Major Belgian and foreign law firms, recognize the expertise of Goemans, De Scheemaecker Advocaten and appoint them to assist clients.
Warning. This bulletin is a summary, it does not include exceptions, it simplifies the statutory wording and may not apply to all cases or matters. This bulletin does not replace a legal opinion and should not induce any decision. There can be no liability deriving from what is expressed hereabove. We will be glad to give you some further directions, answer your queries or concerns, over the phone or otherwise. We will usually be able to give you a quick answer on the basis of specific information. As
This Bulletin has been issued in November 2017 and further elaborated in January 2018.

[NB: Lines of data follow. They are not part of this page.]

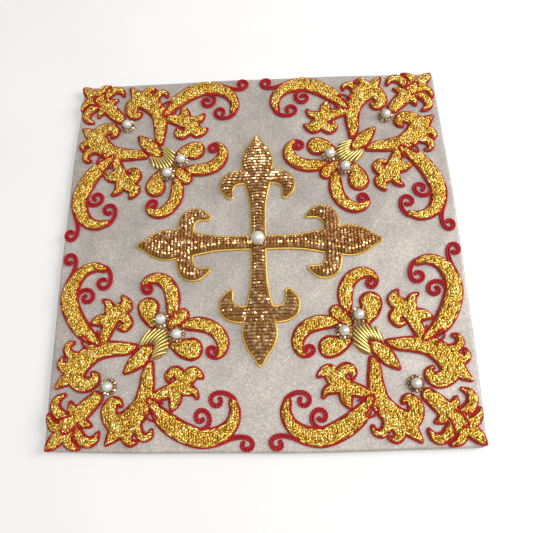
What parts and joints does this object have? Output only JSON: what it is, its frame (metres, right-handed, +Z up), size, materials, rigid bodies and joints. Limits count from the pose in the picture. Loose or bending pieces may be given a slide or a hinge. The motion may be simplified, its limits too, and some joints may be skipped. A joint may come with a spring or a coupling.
{
  "type": "chalice pall",
  "caption": "Stiffened square cloth cover for a chalice, with a padded gold cross, scrolling goldwork corners outlined in red cord, and pearls.",
  "frame": {"origin": "centre of the underside, on the surface the pall rests on", "axes": "+Z up out of the embroidered face, +Y towards the top of the cross as pictured, +X to its right"},
  "size_m": [0.1731, 0.1726, 0.012],
  "materials": {
    "cloth": "soft silvery champagne lame, mottled sheen",
    "gold_chips": "short cut chips of bright gilt wire, laid at random over padding",
    "cross_purl": "rows of faceted copper-gold cut purl over padding",
    "gold_cord": "bright twisted gilt cord",
    "satin_gold": "smooth bright gilt purl laid side by side",
    "red_cord": "twisted red silk cord, couched round the padding and curled free",
    "seed_bead": "faceted copper-gold seed beads",
    "pearl": "white pearl lustre"
  },
  "bodies": {
    "root": {"panel": "cloth", "cross_pad": "cross_purl", "cross_cord": "gold_cord", "cross_pearl": "pearl", "palmette_ne": "gold_chips", "branch_right_ne": "gold_chips", "branch_left_ne": "gold_chips", "flower_ne": "gold_chips", "petal_right_ne": "gold_chips", "petal_left_ne": "gold_chips", "leaf_ne": "gold_chips", "knot_ne": "satin_gold", "bead_ring_right_ne": "seed_bead", "pearl_right_ne": "pearl", "bead_ring_left_ne": "seed_bead", "pearl_left_ne": "pearl", "bead_ring_outer_ne": "seed_bead", "pearl_outer_ne": "pearl", "palmette_nw": "gold_chips", "branch_right_nw": "gold_chips", "branch_left_nw": "gold_chips", "flower_nw": "gold_chips", "petal_right_nw": "gold_chips", "petal_left_nw": "gold_chips", "leaf_nw": "gold_chips", "knot_nw": "satin_gold", "bead_ring_right_nw": "seed_bead", "pearl_right_nw": "pearl", "bead_ring_left_nw": "seed_bead", "pearl_left_nw": "pearl", "bead_ring_outer_nw": "seed_bead", "pearl_outer_nw": "pearl", "palmette_sw": "gold_chips", "branch_right_sw": "gold_chips", "branch_left_sw": "gold_chips", "flower_sw": "gold_chips", "petal_right_sw": "gold_chips", "petal_left_sw": "gold_chips", "leaf_sw": "gold_chips", "knot_sw": "satin_gold", "bead_ring_right_sw": "seed_bead", "pearl_right_sw": "pearl", "bead_ring_left_sw": "seed_bead", "pearl_left_sw": "pearl", "bead_ring_outer_sw": "seed_bead", "pearl_outer_sw": "pearl", "palmette_se": "gold_chips", "branch_right_se": "gold_chips", "branch_left_se": "gold_chips", "flower_se": "gold_chips", "petal_right_se": "gold_chips", "petal_left_se": "gold_chips", "leaf_se": "gold_chips", "knot_se": "satin_gold", "bead_ring_right_se": "seed_bead", "pearl_right_se": "pearl", "bead_ring_left_se": "seed_bead", "pearl_left_se": "pearl", "bead_ring_outer_se": "seed_bead", "pearl_outer_se": "pearl"}
  },
  "joints": []
}
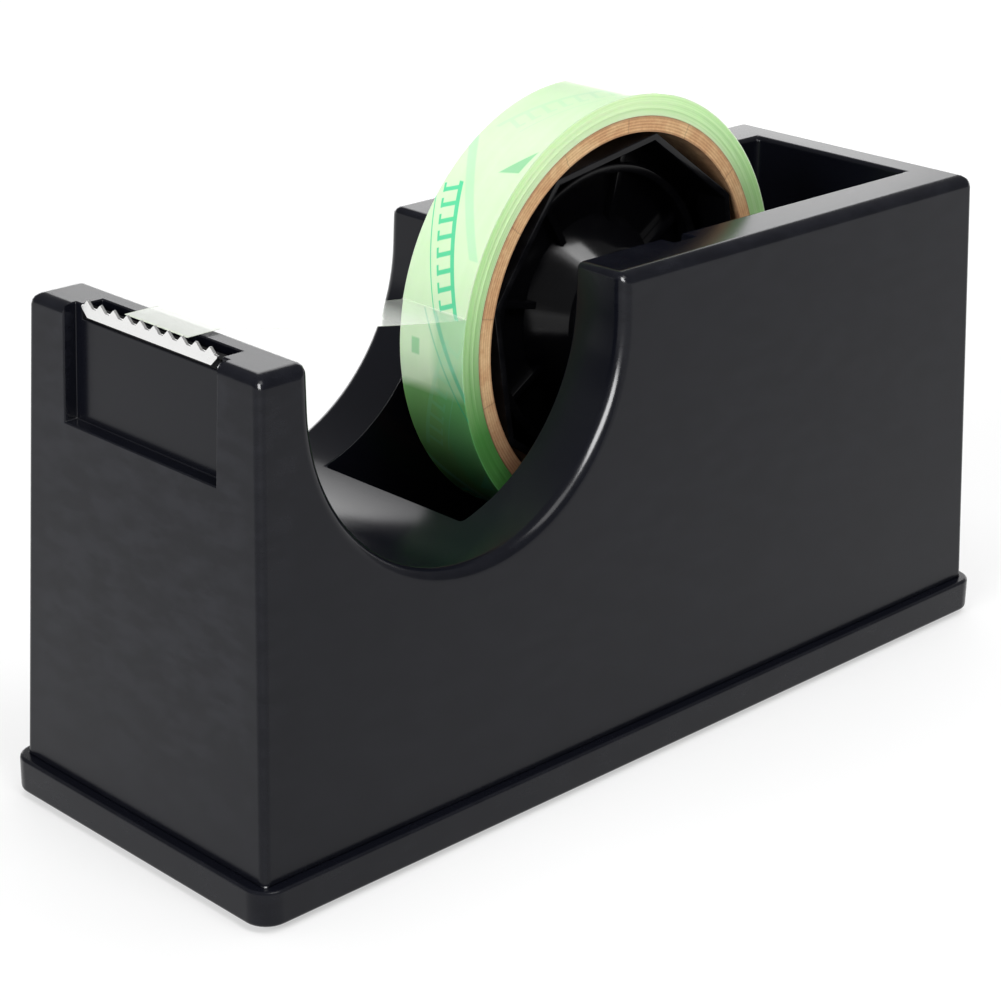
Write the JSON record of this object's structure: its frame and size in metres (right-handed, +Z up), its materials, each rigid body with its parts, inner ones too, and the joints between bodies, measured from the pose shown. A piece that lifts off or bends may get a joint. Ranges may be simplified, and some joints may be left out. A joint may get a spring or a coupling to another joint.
{
  "type": "tape dispenser",
  "caption": "Weighted desktop tape dispenser with a U-shaped finger cut-out, serrated cutter and a lift-out roll of clear tape on a free-turning hub.",
  "frame": {"origin": "on the desk, at the centre of the base plate's footprint", "axes": "+Z up, -X towards the cutter, +Y towards the side that is away from the viewer, along the roll's axis"},
  "size_m": [0.2134, 0.0778, 0.1296],
  "materials": {
    "housing": "satin",
    "base": "satin",
    "ballast": "matte",
    "foam": "matte",
    "screw": "satin",
    "foot": "matte",
    "holder": "satin",
    "blade": "polished",
    "axle": "satin",
    "hub": "satin",
    "core": "matte",
    "tape_roll": "gloss",
    "tape_film": "gloss"
  },
  "bodies": {
    "housing": {"housing_shell": "housing", "base_plate": "base", "ballast_front": "ballast", "ballast_rear": "ballast", "ballast_pad_front": "foam", "ballast_pad_rear": "foam", "base_screws": "screw", "foot_front_near": "foot", "foot_front_far": "foot", "foot_rear_near": "foot", "foot_rear_far": "foot", "blade_holder": "holder", "cutter_blade": "blade"},
    "axle": {"axle_rod": "axle", "spacer_near": "hub", "spacer_far": "hub", "tape_tail": "tape_film"},
    "hub": {"hub_wheel": "hub", "hub_drum": "hub", "hub_retainer": "hub", "cardboard_core": "core", "tape_roll": "tape_roll"}
  },
  "joints": [
    {"name": "roll_lift", "type": "slide", "parent": "housing", "child": "axle", "axis": [0, 0, 1], "range_m": [0, 0.08]},
    {"name": "hub_spin", "type": "hinge", "parent": "axle", "child": "hub", "pos_m": [0.0158, 0, 0.0837], "axis": [0, 1, 0], "continuous": true}
  ]
}
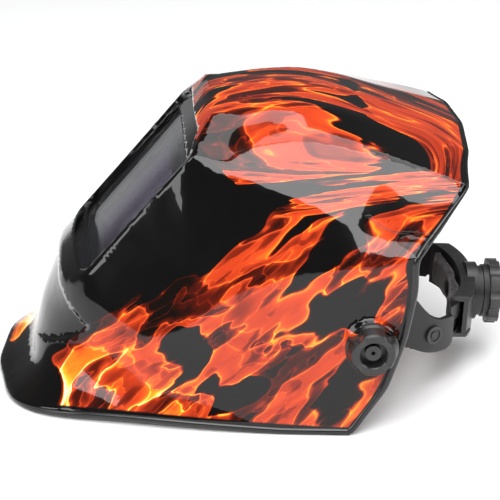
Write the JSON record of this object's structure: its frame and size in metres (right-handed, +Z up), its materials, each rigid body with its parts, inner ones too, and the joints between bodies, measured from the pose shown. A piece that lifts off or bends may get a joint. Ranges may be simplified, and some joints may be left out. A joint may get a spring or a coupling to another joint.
{
  "type": "welding helmet",
  "caption": "Full-face auto-darkening welding helmet: a creased shell with a recessed window and filter cartridge, side tension knobs and a tilting ratchet headband.",
  "frame": {"origin": "on the floor under the centre of the bounding box, the helmet standing on its lower edge", "axes": "+Z up, -Y towards the wearer's front, +X towards the wearer's left"},
  "size_m": [0.2628, 0.3346, 0.1942],
  "materials": {
    "shell_print": "gloss black moulded nylon with a flame print",
    "clear_cover": "clear polycarbonate",
    "clear_inner": "clear polycarbonate",
    "gasket_rubber": "matte black",
    "holder_plastic": "satin black",
    "screw_steel": "zinc plated",
    "case_plastic": "fine grained black",
    "filter_glass": "purple interference coated",
    "solar_cell": "dark glassy",
    "sensor_glass": "dark",
    "board_green": "solder mask",
    "pot_plastic": "moulded",
    "cell_steel": "nickel plated",
    "knob_plastic": "fluted grip",
    "button_red": "satin",
    "button_grey": "satin",
    "tension_plastic": "semi gloss black",
    "band_plastic": "satin black",
    "sweat_foam": "brushed cloth over foam",
    "strap_plastic": "satin black",
    "rivet_plastic": "satin black",
    "arm_plastic": "satin black",
    "stud_plastic": "satin black, threaded end",
    "washer_rubber": "matte",
    "ratchet_plastic": "satin black",
    "ratchet_knob_plastic": "satin black",
    "detent_plastic": "natural acetal"
  },
  "bodies": {
    "mask": {"shell": "shell_print", "front_cover_lens": "clear_cover", "lens_gasket": "gasket_rubber", "filter_holder": "holder_plastic", "holder_screws": "screw_steel", "cartridge_front": "case_plastic", "cartridge_back": "case_plastic", "filter_glass": "filter_glass", "solar_panel": "solar_cell", "arc_sensors": "sensor_glass", "circuit_board": "board_green", "potentiometers": "pot_plastic", "inner_cover_lens": "clear_inner"},
    "battery_drawer": {"battery_tray": "case_plastic", "coin_cell": "cell_steel"},
    "shade_dial": {"shade_knob": "knob_plastic"},
    "sensitivity_dial": {"sensitivity_knob": "knob_plastic"},
    "delay_dial": {"delay_knob": "knob_plastic"},
    "test_key": {"test_button": "button_red"},
    "mode_slider": {"mode_switch": "button_grey"},
    "clamp_knob_left": {"tension_knob_left": "tension_plastic"},
    "clamp_knob_right": {"tension_knob_right": "tension_plastic"},
    "headgear": {"headband": "band_plastic", "sweatband": "sweat_foam", "strap_left": "strap_plastic", "strap_right": "strap_plastic", "strap_buttons": "rivet_plastic", "pivot_arm_left": "arm_plastic", "pivot_arm_right": "arm_plastic", "band_rivets": "rivet_plastic", "pivot_studs": "stud_plastic", "friction_washers": "washer_rubber", "crown_strap_left": "band_plastic", "crown_strap_right": "band_plastic", "crown_pin": "rivet_plastic"},
    "ratchet_carriage": {"ratchet_housing": "ratchet_plastic", "ratchet_plate": "ratchet_plastic", "nape_pad": "sweat_foam", "detent_spring": "detent_plastic"},
    "ratchet_dial": {"ratchet_knob": "ratchet_knob_plastic", "ratchet_pinion": "detent_plastic", "detent_star": "detent_plastic", "ratchet_screw": "screw_steel"}
  },
  "joints": [
    {"name": "headgear_tilt", "type": "hinge", "parent": "mask", "child": "headgear", "pos_m": [0, 0.066, 0.06], "axis": [1, 0, 0], "range_deg": [-40, 45]},
    {"name": "tension_left_turn", "type": "hinge", "parent": "mask", "child": "clamp_knob_left", "pos_m": [0.124, 0.066, 0.06], "axis": [1, 0, 0], "range_deg": [-180, 180]},
    {"name": "tension_right_turn", "type": "hinge", "parent": "mask", "child": "clamp_knob_right", "pos_m": [-0.124, 0.066, 0.06], "axis": [-1, 0, 0], "range_deg": [-180, 180]},
    {"name": "ratchet_slide", "type": "slide", "parent": "headgear", "child": "ratchet_carriage", "axis": [0, 0.9986, -0.0523], "range_m": [-0.0092, 0.0092], "deforming": ["strap_left", "strap_right"]},
    {"name": "ratchet_turn", "type": "hinge", "parent": "ratchet_carriage", "child": "ratchet_dial", "pos_m": [0, 0.16024, 0.04304], "axis": [0, 0.9986, -0.0523], "range_deg": [-95, 95]},
    {"name": "shade_turn", "type": "hinge", "parent": "mask", "child": "shade_dial", "pos_m": [-0.038, -0.02034, 0.13195], "axis": [0, 0.7547, -0.6561], "range_deg": [-135, 135]},
    {"name": "sensitivity_turn", "type": "hinge", "parent": "mask", "child": "sensitivity_dial", "pos_m": [-0.018, -0.02034, 0.13195], "axis": [0, 0.7547, -0.6561], "range_deg": [-135, 135]},
    {"name": "delay_turn", "type": "hinge", "parent": "mask", "child": "delay_dial", "pos_m": [-0.002, -0.02034, 0.13195], "axis": [0, 0.7547, -0.6561], "range_deg": [-135, 135]},
    {"name": "test_press", "type": "slide", "parent": "mask", "child": "test_key", "axis": [0, -0.7547, 0.6561], "range_m": [0, 0.0016], "stiffness_N_per_m": 300, "springref_m": -0.0004},
    {"name": "mode_slide", "type": "slide", "parent": "mask", "child": "mode_slider", "axis": [1, 0, 0], "range_m": [0, 0.0055]},
    {"name": "battery_slide", "type": "slide", "parent": "mask", "child": "battery_drawer", "axis": [1, 0, 0], "range_m": [0, 0.009]}
  ],
  "couplings": [
    {"joint": "ratchet_turn", "follows": "ratchet_slide", "rad_per_m": 166.67}
  ]
}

[i] Regulation (EU) No 1215/2012 of the European Parliament and of the Council of 12 December 2012 on jurisdiction and the recognition and enforcement of judgments in civil and commercial matters; a recast of the Brussels I Regulation of 2000 (see endnote vi).
[ii] The EU entered into a Convention on jurisdiction and the enforcement of judgements in civil and commercial matters signed in Lugano on 30 October 2007. Its effects are materially the same as the Brussels I Regulation and it governs the matters discussed here between the EU Member States, Iceland, Switzerland and Norway.
[iii] Convention for the Reciprocal Enforcement of Judgements done at Brussels on 2 May 1934, superseded by Brussels I Regulation (Recast), by virtue of its article 69.
[iv] By virtue of its article 2, both EU law and international conventions overrule the CIPL. By virtue of article 25§2 CIPL the court shall not review the merits of the case. Article 25§1 CIPL restricts the basis for refusal to make the foreign judgement enforceable to nine grounds.
[v] Convention on Choice of Court Agreements, done at The Hague on 30 June 2005.
[vi] Regulation (EC) No 44/2001 of the Council of 22 December 2000 on jurisdiction and the recognition and enforcement of judgments in civil and commercial matters, known as Brussels I Regulation.
[vii] Convention on the Recognition and Enforcement of Foreign Arbitral Awards done at New York on 10 June 1958.